Sarcoidosis is a granulomatous disease of unknown etiology that affects the lungs in 90% of patients resulting in significant morbidity and mortality. The disease has variable outcomes including persistent and/or progressive and remitting disease, and there are no reliable or validated clinical tools available to predict these outcomes. The goal of this study is it investigate changes in bronchoalveolar lavage (BAL) CD4+ T cell phenotype and specific T cell lineage gene expression prospectively to understand the role of Th17.1 and Treg cells with disease course. We will expand upon our novel findings that the most prevalent T effector cell in sarcoidosis lung lavage are Th17.1 cells, capable of significant interferon? (IFN?) production (and may be a source of additional mediators yet undefined). We also found that the abundance of Th17.1 cells were inversely proportional to Treg cells, so that the highest frequencies of Th17.1 and the lowest frequencies of Treg cells were found in patients with advanced disease. Our hypothesis is that the dynamic relationship of multiple T cell effector lineages (Th1, Th17, Th17.1, Treg cells) affects the variable pathobiology and outcomes in sarcoidosis. We hypothesize that sarcoidosis subjects with remitting disease have a decrease in BAL Th17.1 cells and increase in Treg cells over time. This is accompanied by dynamic changes in the transcriptional signatures of the T cell lineages, which regulate their activity and plasticity. Using a longitudinal bronchoscopy study design that has not been undertaken in sarcoidosis, we will prospectively enroll recently diagnosed sarcoidosis subjects and sample BAL cells at two time-points to address our aims.

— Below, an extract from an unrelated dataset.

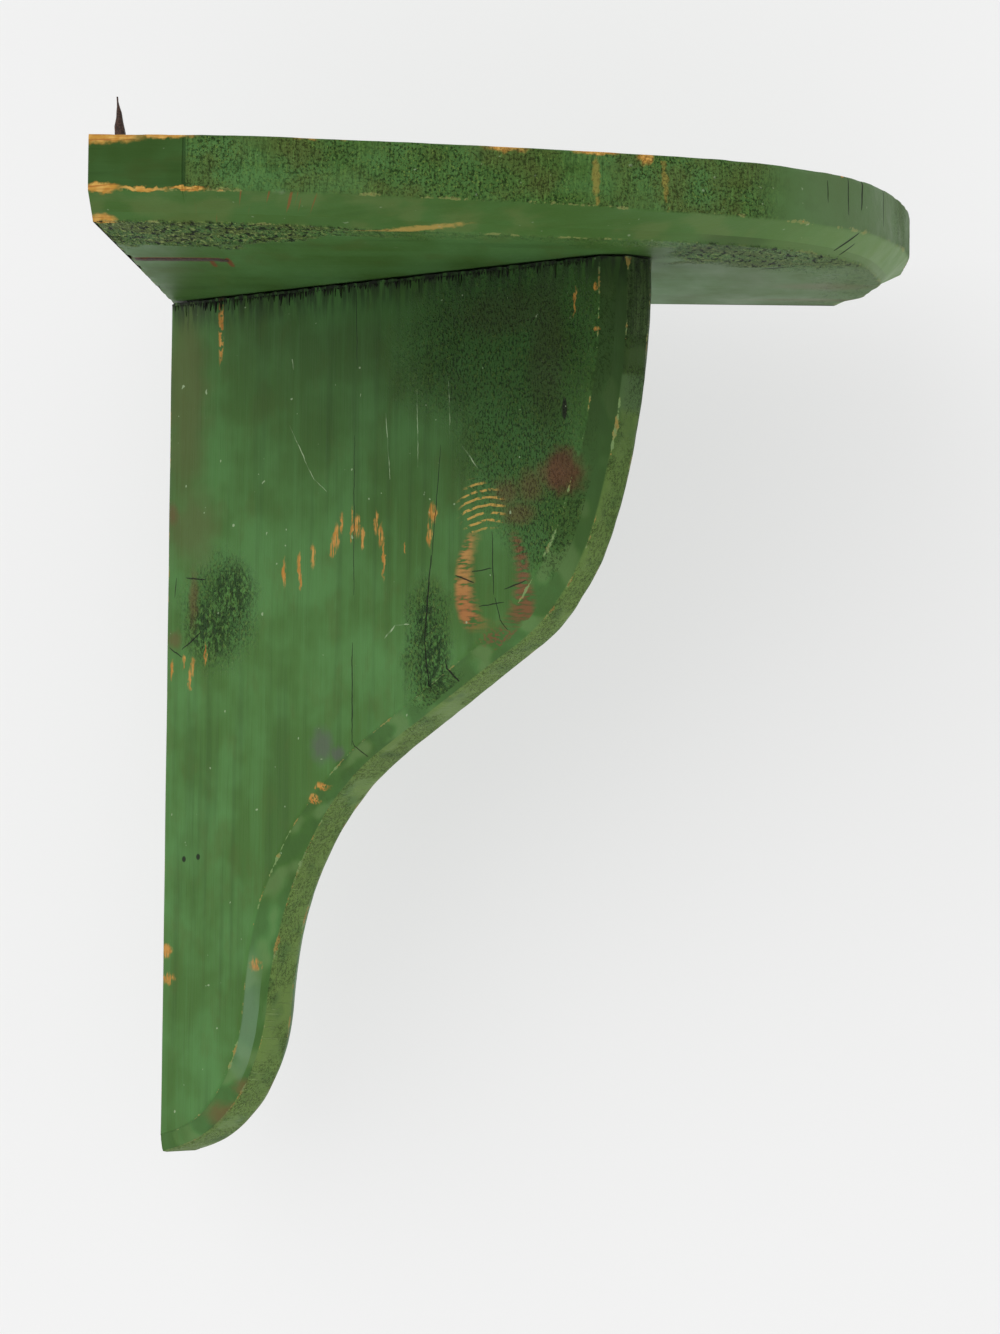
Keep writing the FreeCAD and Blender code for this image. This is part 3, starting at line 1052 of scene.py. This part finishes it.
def plank_splits(f, colour):
    """Drying splits and knife marks."""
    cracks = f.lines(
        f.trembling,
        [
            (178, -66, 173, -112, 0.5), (173, -108, 170, -142, 0.95), (170, -140, 173, -160, 0.8),
            (128, -60, 128.5, -122, 0.45), (128, -140, 128.6, -180, 0.7), (128.6, -178, 138, -193, 0.55),
            (207, -100, 208, -124, 0.6), (196, -115, 207, -114, 0.55), (187, -116, 197, -119, 0.7),
            (214, -122, 226, -119, 0.6), (200, -128, 214, -127, 0.55), (209, -125, 213, -137, 0.55),
            (182, -148, 185, -158, 0.9), (185, -158, 192, -164, 0.6), (26, -112, 38, -113, 0.8),
            (20, -112, 19, -120, 0.5), (16, -140, 24, -144, 0.6), (24, -141, 36, -134, 0.7),
            (113, -200, 120, -220, 0.6), (128, -4, 129, -34, 0.4),
        ],
    )
    bores = f.spots(f.flat, [(27, -225, 1.2, 1.2), (36, -224, 1.2, 1.2), (246, -56, 1.3, 4)], 0.25)
    cracks = f.product(f.most([cracks, bores]), f.near)
    colour = f.tint(colour, hue(20, 24, 12), cracks, 0.92)
    scores = f.lines(
        f.trembling,
        [
            (147, -139, 153, -134, 0.8), (153, -134, 161, -134, 0.5), (190, -67, 199, -76, 0.6),
            (89, -54, 104, -76, 0.5), (104, -76, 112, -81, 0.3), (146, -52, 149, -78, 0.5),
            (164, -44, 165, -74, 0.4), (182, -42, 183, -62, 0.4), (90, -28, 91, -32, 1.0),
        ],
    )
    flecks = f.product(f.speckle(3.0, 0.78, 0.81), 0.7)
    broken = f.ease(f.noise(f.place, (3, 3, 4.5), 2.0), 0.4, 0.62)
    scores = f.product(scores, f.total(0.15, f.product(broken, 0.75)))
    scores = f.product(f.most([scores, flecks]), f.near)
    colour = f.tint(colour, hue(152, 172, 134), scores)
    return colour


def plank_ends(f, colour):
    """The toe with a painted highlight on its chamfer, and the dirty sawn end under the board with its
    painted shade.
    """
    # a painted bluish highlight strip low on the chamfer, and bare brown wood at the toe
    painted_highlight_strip = f.product(f.spots(f.loose, [(66, -292, 7, 26)], 0.6), f.product(f.on_bevel, f.near))
    colour = f.tint(colour, hue(112, 142, 112), painted_highlight_strip, 0.5)
    toe = f.spots(f.shaken, [(50, -327, 8, 5), (60, -316, 4, 4)], 0.6)
    colour = f.tint(colour, hue(112, 84, 52), toe, f.on_bevel, 0.6)

    # painted shade and dirt close under the board, and the saw's black teeth marks
    painted_shade_and_grime = f.product(f.ease(f.z, -16, -1), f.ease(f.noise(f.place, (2.4, 2.4, 12), 2.0), 0.36, 0.62))
    colour = f.tint(colour, hue(24, 36, 18), painted_shade_and_grime, 0.75)
    comb = f.noise(f.place, (1.9, 1.9, 40), 1.0)
    teeth = f.ease(f.total(f.z, f.product(comb, 12.5)), 4.0, 6.0)
    colour = f.tint(colour, hue(14, 18, 9), teeth, f.less(0.92, f.product(f.on_edge, 0.6)))
    return colour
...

Aim 1 will examine T cell lineage diversity changes during sarcoidosis pathogenesis longitudinally in subjects with progressive vs. remitting disease. In paired lung and blood samples, we will use multi-parameter flow cytometry analysis to compare the frequencies of Th1, Th17, Th17.1, and Treg cells with clinical course (PFTs, chest x-ray, organ involvement).
In Aim 2, we will analyze alterations of T cell lineage activity during sarcoidosis pathogenesis via genome wide transcriptional profiles of isolated Treg, Th17, Th17.1 and Th1 cells using low-input RNA- sequencing. Flow sorted lung T cell populations will be used for low-input RNA-seq to compare longitudinal changes to transcriptional signatures between T lineages cells with clinical course. Next, paired total lung and blood RNA-seq analysis will be compared to identify overlapping signatures, which correlate with disease outcomes.
In aim 3, we will construct computational tools from T cell lineage diversity and gene expression data to define and/or predict sarcoidosis endotypes using bioinformatic deconvolution and biostatistical methods. The coupling of clinical, genomic and bioinformatic analysis will identify cellular and transcriptional patterns that can be used to define novel sarcoidosis endotypes. These endotypes may impact future therapeutic trials targeting specific cells in the immune response to achieve disease remission.
Sarcoidosis is a rare disease of unknown cause that results in significant morbidity and mortality. The reason why some individuals develop progressive disease and others have stable or inactive disease is not well understood. Sarcoidosis in an immune related disease and recent discoveries have identified novel immune cells in sarcoidosis. How these immune cells cause worsening disease in sarcoidosis over time is unknown. This proposal will define the role of these immune cells in sarcoidosis and how these cells might function to cause the inflammation in the lungs. A better understanding of the role of these novel cells and the pathways that control them will enable us to modulate the immune system towards disease resolution and potentially identify markers of progressive vs non-progressive disease.